Continuing this thread from May 2019
<https://lists.gnu.org/archive/html/bug-make/2019-05/msg00022.html>:
The problem was:

  How can a rule that generates multiple files be formulated so
  that it works with parallel make?

For example, a rule that invokes bison, or a rule that invokes
a different Makefile.
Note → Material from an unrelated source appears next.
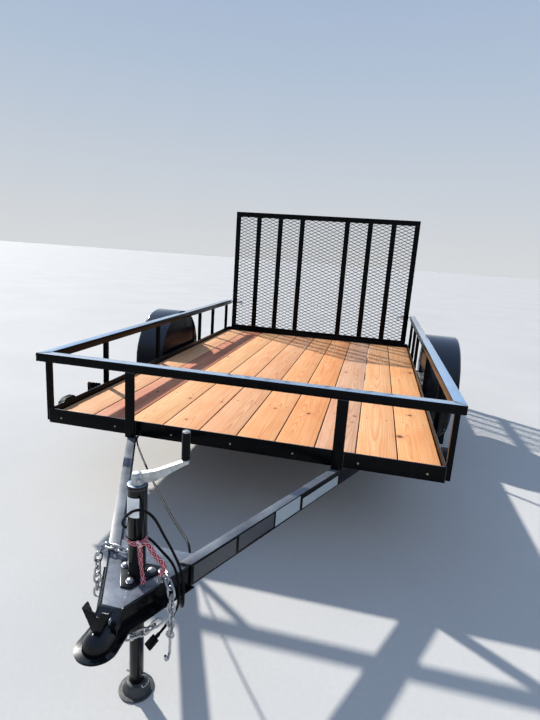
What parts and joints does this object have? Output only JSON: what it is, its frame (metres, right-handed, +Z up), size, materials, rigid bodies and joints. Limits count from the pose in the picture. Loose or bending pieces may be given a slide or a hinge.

For simplicity, here, use a rule that
creates 4 files copy1, copy2, copy3, copy4.

===========================================
all : copy1 copy2 copy3 copy4

copy1 copy2 copy3 copy4: Makefile
        install -c -m 644 Makefile copy1
        install -c -m 644 Makefile copy2
        install -c -m 644 Makefile copy3
        install -c -m 644 Makefile copy4
===========================================

Unfortunately, with "make -j8", it invokes the rule multiple times.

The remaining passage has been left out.